(WHAT YOU NEED TO DO):
Reproduce precisely the lines between the start of the data below and the line with "return [spot +", both included.
----
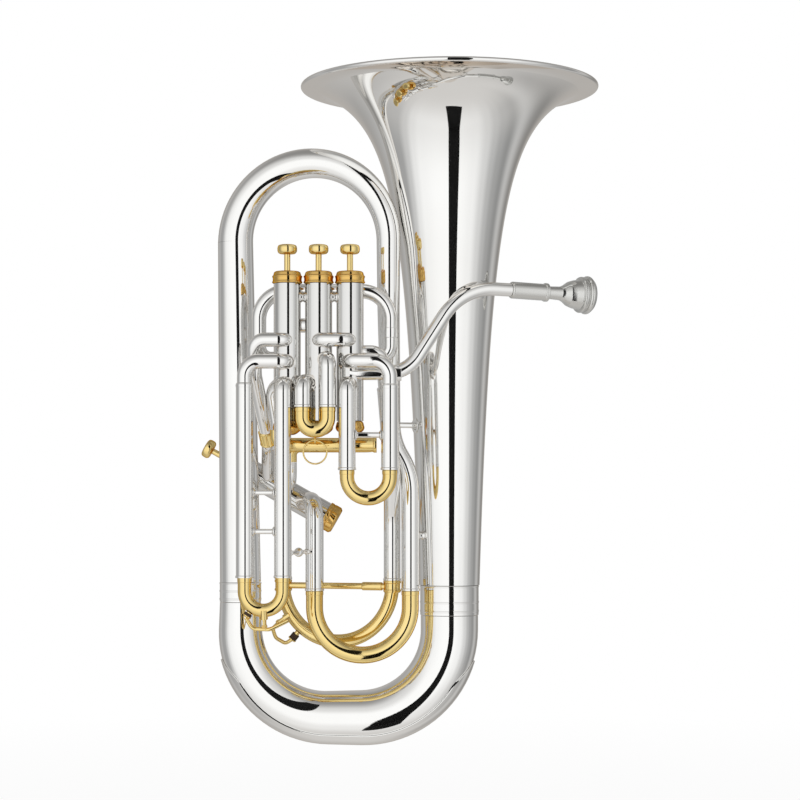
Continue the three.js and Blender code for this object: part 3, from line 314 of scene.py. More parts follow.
def ring_at(spot, frame_pair, radius, sides):
    up, side = frame_pair
    turns = (2 * pi * i / sides for i in range(sides))
    return [spot + up * (radius * cos(a)) + side * (radius * sin(a)) for a in turns]


def tube(corners, radius, sides=TUBE_SIDES, bore=None, start_on=None, end_on=None):
    """A round tube along a route. start_on and end_on give the valve whose casing an end is shaped to."""
    radius_at = radius if callable(radius) else (lambda share: radius)
    stations = stations_of(corners)
    shares = shares_of(stations)
    pairs = frames_of(stations)
    rings = [ring_at(s[0], f, radius_at(q), sides) for s, f, q in zip(stations, pairs, shares)]
    if start_on:
        rings[0] = saddle(rings[0], stations[0][1], *casing_axis(start_on))
    if end_on:
        rings[-1] = saddle(rings[-1], -stations[-1][1], *casing_axis(end_on))
    if bore:
        end, along = stations[-1]
        bore_radius, depth = bore
        rings.append(ring_at(end, pairs[-1], bore_radius, sides))
        rings.append(ring_at(end - along * depth, pairs[-1], bore_radius, sides))
    return loft(rings)


def saddle(ring, outward, axis_point, axis):
    """Slides each point of a ring along outward until it lies on the casing wall."""
    wall = CASING.radius - SADDLE_DEPTH
    flat = outward - axis * outward.dot(axis)
    found = []
    for p in ring:
        arm = p - axis_point
        arm = arm - axis * arm.dot(axis)
        half = arm.dot(flat)
        inside = half * half - flat.length_squared * (arm.length_squared - wall * wall)
        reach = (-half + sqrt(max(inside, 0))) / flat.length_squared
        found.append(p + outward * reach)
    return found


def rod(start, end, radius, sides=TUBE_SIDES):
    return tube([(Vector(start), 0), (Vector(end), 0)], radius, sides)


def taper(low, high):
    return lambda share: low + (high - low) * share


# Turned pieces, whose outline is a list of radius and height
def softened(outline, radius=EDGE, steps=5):
    """Rounds the inner corners of an open outline."""
    spots = [Vector(p) for p in outline]
    found = [spots[0]]
    for before, here, after in zip(spots, spots[1:], spots[2:]):
        back, ahead = before - here, after - here
        reach = min(radius, back.length * EDGE_SHARE, ahead.length * EDGE_SHARE)
        a, b = here + back.normalized() * reach, here + ahead.normalized() * reach
        for i in range(steps + 1):
            t = i / steps
            found.append(a * (1 - t) ** 2 + here * (2 * t * (1 - t)) + b * t * t)
    found.append(spots[-1])
    return [tuple(p) for p in found]


def turned(outline, sides=TURNED_SIDES, looped=False):
    turns = [2 * pi * i / sides for i in range(sides)]
    rings = [[Vector((r * cos(a), r * sin(a), z)) for a in turns] for r, z in outline]
    return loft(rings, looped)


def turned_at(outline, spot, edge=EDGE):
    return moved(turned(softened(outline, edge)), spot)


def turned_along(outline, start, direction, edge=EDGE, sides=TURNED_SIDES):
    return set_along(turned(softened(outline, edge), sides), start, direction)


def drum(radius, length):
    return [(0, 0), (radius, 0), (radius, length), (0, length)]


# Bell
def flare_length():
    narrowing = (BELL_TAIL.radius / BELL.radius) ** 2
    return (BELL.height - BELL_TAIL.z) * narrowing / (1 - narrowing)


def bell_radius_at(z):
    return BELL.radius * sqrt(flare_length() / (BELL.height - z + flare_length()))


def bell_inner_point(point):
    radius, z = point
    slope = radius / (2 * (BELL.height - z + flare_length()))
    run = hypot(1, slope)
    return (radius - BELL.wall / run, z + BELL.wall * slope / run)


def bell_heights(top):
    shares = (1 - (1 - i / BELL_STEPS) ** BELL_STEP_POWER for i in range(BELL_STEPS + 1))
    return [BELL_TAIL.z + (top - BELL_TAIL.z) * share for share in shares]


def bell():
    bead = BELL.rim_bead
    lip = BELL.height - 3 * bead
    outer = [(bell_radius_at(z), z) for z in bell_heights(lip)]
    inner = [bell_inner_point(point) for point in outer]
    centre = (BELL.radius - bead, BELL.height - bead)
    turns = [radians(a) for a in range(-110, 111, 20)]
    rim = [(centre[0] + bead * cos(a), centre[1] + bead * sin(a)) for a in turns]
    return moved(turned(outer + rim + inner[::-1], BELL_SIDES, looped=True), (BELL.x, 0, 0))


def ferrule(sizes, top, x):
    bottom, radius = sizes.bottom, sizes.radius
    outline = [(0, bottom), (radius, bottom)]
    for height in sizes.rings:
        middle = bottom + height
        outline += [(radius, middle - FERRULE.band), (radius + FERRULE.rise, middle)]
        outline.append((radius, min(middle + FERRULE.band, top)))
    outline.append((0, top))
    return turned_at(outline, (x, 0, 0), FERRULE.edge)


def bow_corners():
    top, foot = BELL_FERRULE.bottom - GAP, BRANCH_FERRULE.bottom - GAP
    return [
        at(BELL.x, 0, top),
        at(BELL.x, 0, BOW.z, BOW.bend),
        at(BRANCH_FOOT_X, 0, BOW.z, BOW.bend),
        at(BRANCH_FOOT_X, 0, foot),
    ]


def bow_radius_at(share):
    return BOW.start_radius + (BOW.end_radius - BOW.start_radius) * share**BOW.taper_power


def bow_guard():
    """A plate over the outer side of the bow, as arcs of its section between two front edges."""
    stations = stations_of(bow_corners())
    steps = GUARD.steps
    rings = []
    for (spot, along), share in zip(stations, shares_of(stations)):
        depth = GUARD.top - spot.z
        if depth < 0:
            continue
        radius = bow_radius_at(share)
        fade = sqrt(min(1, max(GUARD.least, depth / GUARD.fade)))
        half = acos((radius - GUARD.band) / radius) * fade
        out = Vector((-along.z, 0, along.x))
        ring = []
        for r, sign in ((radius + GAP + GUARD.thickness, 1), (radius + GAP, -1)):
            for i in range(steps + 1):
                a = sign * half * (2 * i / steps - 1)
                ring.append(spot + out * (r * cos(a)) + ALONG_Y * (r * sin(a)))
        rings.append(ring)
    return loft(rings)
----
(REPLY):
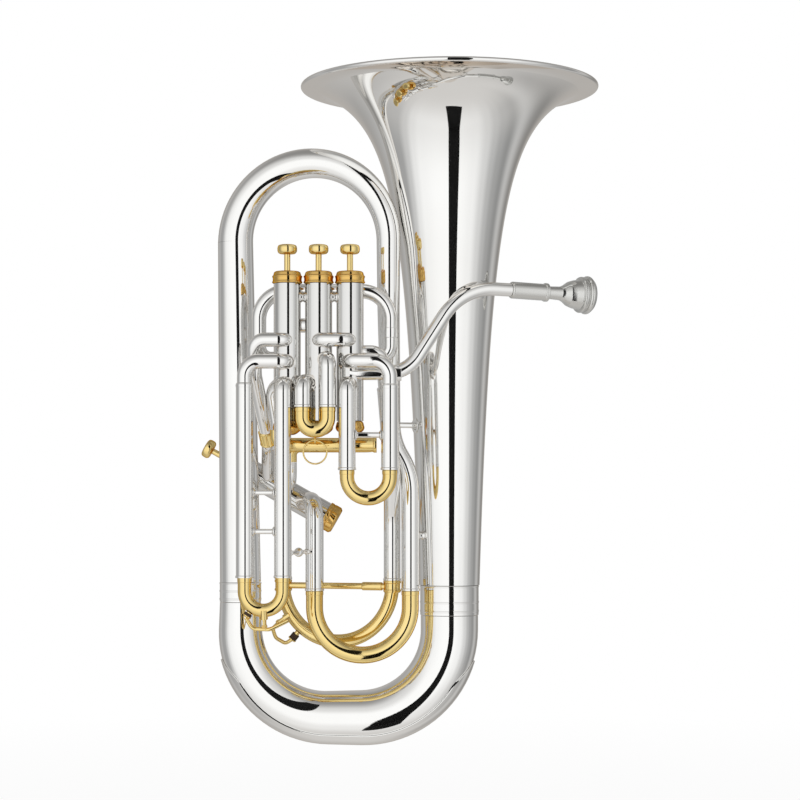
Continue the three.js and Blender code for this object: part 3, from line 314 of scene.py. More parts follow.
def ring_at(spot, frame_pair, radius, sides):
    up, side = frame_pair
    turns = (2 * pi * i / sides for i in range(sides))
    return [spot + up * (radius * cos(a)) + side * (radius * sin(a)) for a in turns]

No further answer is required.